Bacon is salt-cured pork. Typically a butcher will either wet cure it, by soaking it in brine, or dry cure it, by salting it and then hanging it in a temperature-controlled environment, allowing the meat to sweat and cure from the inside out. And then it’s smoked. This is why it tastes so good. The saltiness and smokiness and fatty flavour permeate deep inside the meat. And when you cook it, that’s the mouth-watering flavour that floats into the sky, sending shivers down even vegetarian spines.
In New Zealand, streaky bacon is very much in vogue. It features in many recipes that ask for bacon. But often it’s actually the wrong choice. And it’s important to look beyond the streaks of the belly for ethical reasons too. If we are buying only streaky bacon, then the other cuts of the pig will go to waste and the valuable energy invested in its production is wasted too. Below we look at the different cuts of bacon, where they’re best used, and how to cook them.

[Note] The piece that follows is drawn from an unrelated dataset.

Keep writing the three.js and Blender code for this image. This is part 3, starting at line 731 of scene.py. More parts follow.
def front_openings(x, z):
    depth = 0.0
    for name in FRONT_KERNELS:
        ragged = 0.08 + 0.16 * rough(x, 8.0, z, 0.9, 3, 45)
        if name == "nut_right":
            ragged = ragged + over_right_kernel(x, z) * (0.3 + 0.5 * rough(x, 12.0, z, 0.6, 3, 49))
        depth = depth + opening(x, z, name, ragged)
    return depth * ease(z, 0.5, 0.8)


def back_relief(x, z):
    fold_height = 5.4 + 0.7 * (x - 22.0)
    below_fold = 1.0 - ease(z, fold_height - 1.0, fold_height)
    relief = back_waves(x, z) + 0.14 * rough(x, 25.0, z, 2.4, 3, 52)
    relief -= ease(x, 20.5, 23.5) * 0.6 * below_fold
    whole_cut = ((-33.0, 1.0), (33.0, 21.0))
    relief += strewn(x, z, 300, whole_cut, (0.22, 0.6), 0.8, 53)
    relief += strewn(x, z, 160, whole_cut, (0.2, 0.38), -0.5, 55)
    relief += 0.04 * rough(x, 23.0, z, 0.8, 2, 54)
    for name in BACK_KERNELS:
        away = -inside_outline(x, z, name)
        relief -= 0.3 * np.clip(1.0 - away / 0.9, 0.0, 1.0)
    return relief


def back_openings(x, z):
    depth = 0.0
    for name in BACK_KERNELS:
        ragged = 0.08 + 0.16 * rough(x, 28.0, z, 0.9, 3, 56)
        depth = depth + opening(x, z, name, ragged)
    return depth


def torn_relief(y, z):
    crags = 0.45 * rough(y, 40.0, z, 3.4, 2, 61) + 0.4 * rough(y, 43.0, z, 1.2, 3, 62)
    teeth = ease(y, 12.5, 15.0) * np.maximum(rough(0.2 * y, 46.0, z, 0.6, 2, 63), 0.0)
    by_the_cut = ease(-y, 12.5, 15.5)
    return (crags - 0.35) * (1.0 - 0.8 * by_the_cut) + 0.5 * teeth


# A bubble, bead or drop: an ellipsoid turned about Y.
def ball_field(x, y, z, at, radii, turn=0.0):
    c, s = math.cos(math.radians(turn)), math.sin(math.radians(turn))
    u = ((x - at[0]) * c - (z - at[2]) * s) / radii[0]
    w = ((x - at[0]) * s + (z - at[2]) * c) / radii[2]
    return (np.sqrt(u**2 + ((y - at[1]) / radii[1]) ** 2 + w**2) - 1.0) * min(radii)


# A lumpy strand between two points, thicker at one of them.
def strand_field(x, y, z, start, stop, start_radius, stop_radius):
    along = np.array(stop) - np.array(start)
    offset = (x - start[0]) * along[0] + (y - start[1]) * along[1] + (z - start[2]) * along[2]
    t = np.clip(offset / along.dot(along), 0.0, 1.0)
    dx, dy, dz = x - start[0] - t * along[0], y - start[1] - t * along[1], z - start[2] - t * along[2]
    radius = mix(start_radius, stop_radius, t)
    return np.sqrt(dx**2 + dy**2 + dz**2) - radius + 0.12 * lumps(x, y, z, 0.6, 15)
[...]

Shoulder bacon has a good amount of fat, which you can see in its beautiful marbling. It’s described as the least pretty cut of bacon – so lucky then that it tastes beautiful. You can mask its apparent ugliness by hiding it in soups, or adding it to risotto or pies to bring delicious depth of smoky flavour. The easiest way to use shoulder bacon, and my favourite, is in a sandwich, hidden between two slices of sourdough. Honestly, it needs little more than a thick swipe of butter, but it makes a great bedmate for tomato, avocado, crispy iceberg and lots of mayo too.

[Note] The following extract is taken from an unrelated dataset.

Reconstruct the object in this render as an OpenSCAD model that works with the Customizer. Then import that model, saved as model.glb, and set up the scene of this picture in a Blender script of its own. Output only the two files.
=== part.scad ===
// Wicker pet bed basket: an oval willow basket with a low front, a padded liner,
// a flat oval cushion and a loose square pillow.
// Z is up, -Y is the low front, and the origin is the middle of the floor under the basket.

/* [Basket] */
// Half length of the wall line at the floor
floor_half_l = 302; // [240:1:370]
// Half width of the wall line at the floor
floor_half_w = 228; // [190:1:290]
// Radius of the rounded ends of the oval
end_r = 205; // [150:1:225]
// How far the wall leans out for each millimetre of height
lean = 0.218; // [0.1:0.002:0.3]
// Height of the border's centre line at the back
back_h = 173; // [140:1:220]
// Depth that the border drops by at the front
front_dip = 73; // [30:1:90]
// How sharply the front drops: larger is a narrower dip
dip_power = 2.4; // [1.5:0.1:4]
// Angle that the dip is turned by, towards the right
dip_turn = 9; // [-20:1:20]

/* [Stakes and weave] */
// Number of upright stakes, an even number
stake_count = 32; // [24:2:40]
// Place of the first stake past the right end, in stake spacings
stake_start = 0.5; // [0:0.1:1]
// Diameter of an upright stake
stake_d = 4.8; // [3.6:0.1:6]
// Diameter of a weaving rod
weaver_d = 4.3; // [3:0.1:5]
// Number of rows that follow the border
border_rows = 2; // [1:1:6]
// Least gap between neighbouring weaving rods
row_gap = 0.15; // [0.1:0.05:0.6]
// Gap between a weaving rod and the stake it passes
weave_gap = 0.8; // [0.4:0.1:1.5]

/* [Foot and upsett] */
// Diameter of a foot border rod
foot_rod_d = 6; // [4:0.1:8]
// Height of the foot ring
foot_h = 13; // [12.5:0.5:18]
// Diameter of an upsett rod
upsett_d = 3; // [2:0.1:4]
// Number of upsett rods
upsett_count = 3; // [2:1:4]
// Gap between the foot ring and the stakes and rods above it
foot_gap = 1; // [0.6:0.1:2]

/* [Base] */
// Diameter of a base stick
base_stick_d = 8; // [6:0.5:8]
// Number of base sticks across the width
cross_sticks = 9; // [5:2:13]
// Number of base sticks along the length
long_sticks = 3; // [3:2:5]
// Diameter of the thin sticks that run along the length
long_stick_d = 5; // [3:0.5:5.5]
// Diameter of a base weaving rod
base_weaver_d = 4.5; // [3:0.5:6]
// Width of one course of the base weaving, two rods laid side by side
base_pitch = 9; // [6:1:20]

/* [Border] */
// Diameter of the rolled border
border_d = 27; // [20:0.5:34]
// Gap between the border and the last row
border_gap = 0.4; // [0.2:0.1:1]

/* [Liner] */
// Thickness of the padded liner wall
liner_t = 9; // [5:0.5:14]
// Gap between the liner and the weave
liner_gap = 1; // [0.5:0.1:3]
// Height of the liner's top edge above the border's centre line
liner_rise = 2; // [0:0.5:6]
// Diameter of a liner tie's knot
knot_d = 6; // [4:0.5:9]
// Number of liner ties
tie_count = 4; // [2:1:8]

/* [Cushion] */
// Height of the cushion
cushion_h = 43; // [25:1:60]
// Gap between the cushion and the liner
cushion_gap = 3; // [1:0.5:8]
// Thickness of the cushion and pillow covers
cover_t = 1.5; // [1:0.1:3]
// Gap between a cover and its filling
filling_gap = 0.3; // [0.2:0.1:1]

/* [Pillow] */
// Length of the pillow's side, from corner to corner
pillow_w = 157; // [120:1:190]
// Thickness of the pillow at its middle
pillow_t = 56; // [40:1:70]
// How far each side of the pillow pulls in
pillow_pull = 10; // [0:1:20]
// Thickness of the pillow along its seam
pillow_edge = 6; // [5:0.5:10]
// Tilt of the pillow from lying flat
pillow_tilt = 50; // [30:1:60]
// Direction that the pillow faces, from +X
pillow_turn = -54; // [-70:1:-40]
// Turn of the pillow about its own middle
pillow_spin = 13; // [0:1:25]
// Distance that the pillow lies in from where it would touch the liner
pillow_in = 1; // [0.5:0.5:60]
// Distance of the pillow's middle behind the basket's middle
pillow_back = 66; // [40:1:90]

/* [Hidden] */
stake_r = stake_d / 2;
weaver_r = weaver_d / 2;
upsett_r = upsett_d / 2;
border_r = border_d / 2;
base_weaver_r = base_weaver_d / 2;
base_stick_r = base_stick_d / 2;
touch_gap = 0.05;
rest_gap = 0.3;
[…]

Loin, or eye bacon, is the posh member of the bacon family. It comes from the middle of the back of the animal and is much leaner. Loin has a distinctly strong ‘ham’ flavour and is perfect for dishes where the raw bacon is mixed in and cooks with the other ingredients, such as bacon and egg pie. It’s also traditionally served on its own, glazed and paired with a creamy mash and peas.
My bacon and egg pie tip: put a layer of eye bacon as a bottom layer against the pastry, then add the eggs, and finally put a second layer of eye bacon on top before adding the pastry lid. The more bacon the better.
Back bacon is the favourite of the only people who love bacon more than New Zealanders – the British. According to The English Breakfast Society, “a rasher of British back bacon absolutely needs to contain both pork belly and pork loin in order to even be considered suitable for a traditional full English breakfast”. This cut includes a meaty part of the loin with a fatty piece of the belly too. As you can imagine, it’s perfect for breakfast and goes well with fried eggs, sausages and a cup of tea.
Like back bacon, middle bacon is a hybrid of the eye and the streaky – but includes a full strip of the belly, wrapped around a piece of loin. Middle bacon is the most consumed bacon in New Zealand. It’s the best of all the bacon worlds, and when it’s cooked well, nothing beats that distinctly hammy flavour accentuated by rendered pork fat – it’s full of umami. It’s versatile, and it’s the cut that came to mind when I read ‘bacon is the king and queen of foods’ in response to my Facebook post. I love to use it in eggs benedict – you get the texture of the crispy belly and the chewiness and flavour of the loin.
Streaky bacon is trending for good reason – “fat is flavour”, after all. Streaky bacon comes from the pork belly and has long alternating layers of fat and muscle running parallel to the rind. Americans go crazy for it, and I think we’re all agreed that it’s absolutely delicious.
But I would argue that streaky bacon is the most ‘butchered’ of the bacons when it comes to cooking it well. Streaky bacon needs time under heat for the fat to render out and the moisture to evaporate, to allow it to crisp. Uncooked fat is an undesirable thing (flabby, chewy), and that’s exactly what you get if you don’t cook streaky bacon long and slow. I recommend laying it on an oven tray under the grill and watching it carefully.
Streaky bacon is perfect for anything that calls for a crisp texture (it’s great sprinkled it over salads, for example), or when you’re urged to wrap things in bacon (and I know you all are). My personal favourite is fresh asparagus wrapped in bacon, cooked on the barbecue in summer, then dipped into a lemony hollandaise. It’s also the best alternative to the relatively hard-to-find guanciale (cured pork cheek), traditionally used to make carbonara.
Try this at home
At cookery school in Ireland last year, I was taught how to boil and glaze a piece of boneless bacon as one would a Christmas ham. I couldn’t possibly explain the flavour in words, so instead I will challenge you to ask your butcher for a 1.5kg piece of streaky or loin bacon, boil it for 30 minutes, remove the rind, score the fat, rub Demerara sugar and canned pineapple juice all over it, and cook it at 250ºC for 30 minutes, basting twice during that time. You can thank me later.